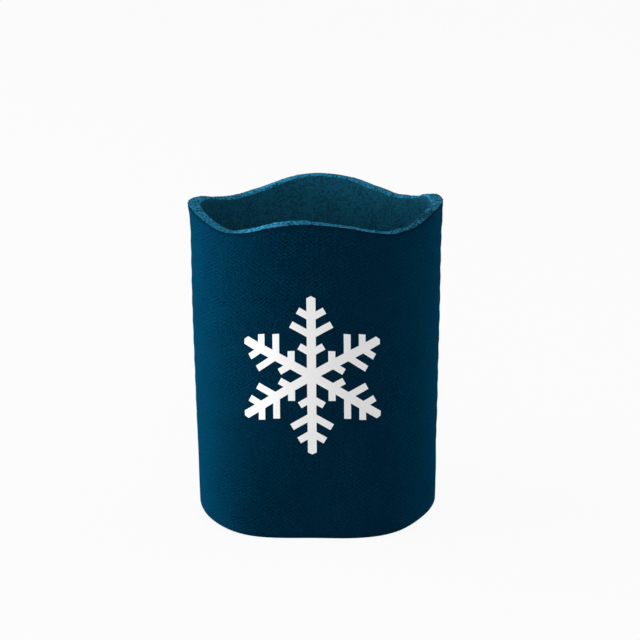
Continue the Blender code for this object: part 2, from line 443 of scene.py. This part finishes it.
def sleeve_section(sizes):
    """The section as radii, heights and zones: over the floor, up the bore, over the rim, down and under."""
    outer = outer_radius(sizes)
    bore = sizes.bore / 2
    top = sizes.height
    fold = sizes.fold_radius
    join = outer - sizes.join_inset
    # Radii of the rim's outer edge, its inner edge and the corner beside the floor
    face, soft, low_edge = 0.00022, 0.0006, 0.0008
    # The lip just below the rim: its length, and the depth, place and half width of a shallow dip in it
    lip_length, dip, dip_place, dip_width = 0.0011, 0.00016, 0.0004, 0.00028
    # The half width of the join under the base, and of the gap left for it
    strip, beside_strip = 0.0005, 0.0008
    lip = np.linspace(0.00012, lip_length, 8)
    lip_radii = outer - dip * bell(lip - dip_place, dip_width)
    lip_heights = top - face - lip
    pieces = [
        (np.linspace(0, bore - low_edge, 13)[1:-1], np.full(11, sizes.wall), LINING),
        (*quarter_turn(bore - low_edge, sizes.wall + low_edge, low_edge, -np.pi / 2, 0, 5), LINING),
        (np.full(44, bore), np.linspace(sizes.wall + low_edge, top - soft, 46)[1:-1], LINING),
        (*quarter_turn(bore + soft, top - soft, soft, np.pi, np.pi / 2, 5), CUT),
        (np.linspace(bore + soft, outer - face, 12)[1:], np.full(11, top), CUT),
        # The rim's outer rounding and the top of the lip take the knit with less sheen, as painted shade
        (*quarter_turn(outer - face, top - face, face, np.pi / 2.6, 0, 4), LOW_SHEEN),
        (lip_radii[:3], lip_heights[:3], LOW_SHEEN),
        (lip_radii[3:], lip_heights[3:], KNIT),
        (np.full(52, outer), np.linspace(top - face - lip_length, fold, 54)[1:-1], KNIT),
        (*quarter_turn(outer - fold, fold, fold, 0, -np.pi / 8, 2), KNIT),
        # The lower fold and the base take the knit with less sheen, as painted shade
        (*quarter_turn(outer - fold, fold, fold, -np.pi / 4, -np.pi / 2, 5), LOW_SHEEN),
        (np.linspace(outer - fold, join + beside_strip, 4)[1:], np.zeros(3), LOW_SHEEN),
        (join + np.linspace(strip, -strip, 5), np.zeros(5), LOW_SHEEN),
        (np.linspace(join - beside_strip, 0, 14)[:-1], np.zeros(13), LOW_SHEEN),
    ]
    radii = np.concatenate([piece[0] for piece in pieces])
    heights = np.concatenate([piece[1] for piece in pieces])
    zones = np.concatenate([np.full(len(piece[0]), piece[2]) for piece in pieces])
    return radii, heights, zones


def column_angles(count):
    """Angles round the sleeve from -180 degrees, crowded towards the seams by a sine of twice the angle."""
    even = np.linspace(-np.pi, np.pi, count + 1)
    return even - CROWDING * np.sin(2 * even) / 2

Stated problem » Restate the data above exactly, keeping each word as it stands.

Solution to this exercise »
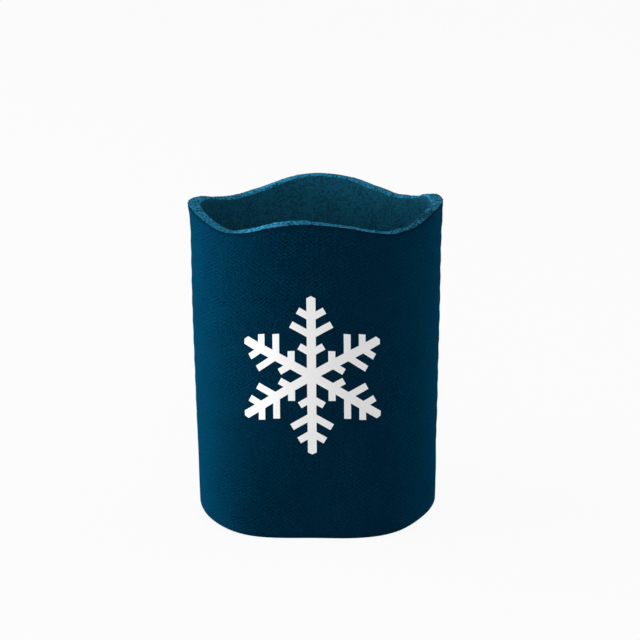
Continue the Blender code for this object: part 2, from line 443 of scene.py. This part finishes it.
def sleeve_section(sizes):
    """The section as radii, heights and zones: over the floor, up the bore, over the rim, down and under."""
    outer = outer_radius(sizes)
    bore = sizes.bore / 2
    top = sizes.height
    fold = sizes.fold_radius
    join = outer - sizes.join_inset
    # Radii of the rim's outer edge, its inner edge and the corner beside the floor
    face, soft, low_edge = 0.00022, 0.0006, 0.0008
    # The lip just below the rim: its length, and the depth, place and half width of a shallow dip in it
    lip_length, dip, dip_place, dip_width = 0.0011, 0.00016, 0.0004, 0.00028
    # The half width of the join under the base, and of the gap left for it
    strip, beside_strip = 0.0005, 0.0008
    lip = np.linspace(0.00012, lip_length, 8)
    lip_radii = outer - dip * bell(lip - dip_place, dip_width)
    lip_heights = top - face - lip
    pieces = [
        (np.linspace(0, bore - low_edge, 13)[1:-1], np.full(11, sizes.wall), LINING),
        (*quarter_turn(bore - low_edge, sizes.wall + low_edge, low_edge, -np.pi / 2, 0, 5), LINING),
        (np.full(44, bore), np.linspace(sizes.wall + low_edge, top - soft, 46)[1:-1], LINING),
        (*quarter_turn(bore + soft, top - soft, soft, np.pi, np.pi / 2, 5), CUT),
        (np.linspace(bore + soft, outer - face, 12)[1:], np.full(11, top), CUT),
        # The rim's outer rounding and the top of the lip take the knit with less sheen, as painted shade
        (*quarter_turn(outer - face, top - face, face, np.pi / 2.6, 0, 4), LOW_SHEEN),
        (lip_radii[:3], lip_heights[:3], LOW_SHEEN),
        (lip_radii[3:], lip_heights[3:], KNIT),
        (np.full(52, outer), np.linspace(top - face - lip_length, fold, 54)[1:-1], KNIT),
        (*quarter_turn(outer - fold, fold, fold, 0, -np.pi / 8, 2), KNIT),
        # The lower fold and the base take the knit with less sheen, as painted shade
        (*quarter_turn(outer - fold, fold, fold, -np.pi / 4, -np.pi / 2, 5), LOW_SHEEN),
        (np.linspace(outer - fold, join + beside_strip, 4)[1:], np.zeros(3), LOW_SHEEN),
        (join + np.linspace(strip, -strip, 5), np.zeros(5), LOW_SHEEN),
        (np.linspace(join - beside_strip, 0, 14)[:-1], np.zeros(13), LOW_SHEEN),
    ]
    radii = np.concatenate([piece[0] for piece in pieces])
    heights = np.concatenate([piece[1] for piece in pieces])
    zones = np.concatenate([np.full(len(piece[0]), piece[2]) for piece in pieces])
    return radii, heights, zones


def column_angles(count):
    """Angles round the sleeve from -180 degrees, crowded towards the seams by a sine of twice the angle."""
    even = np.linspace(-np.pi, np.pi, count + 1)
    return even - CROWDING * np.sin(2 * even) / 2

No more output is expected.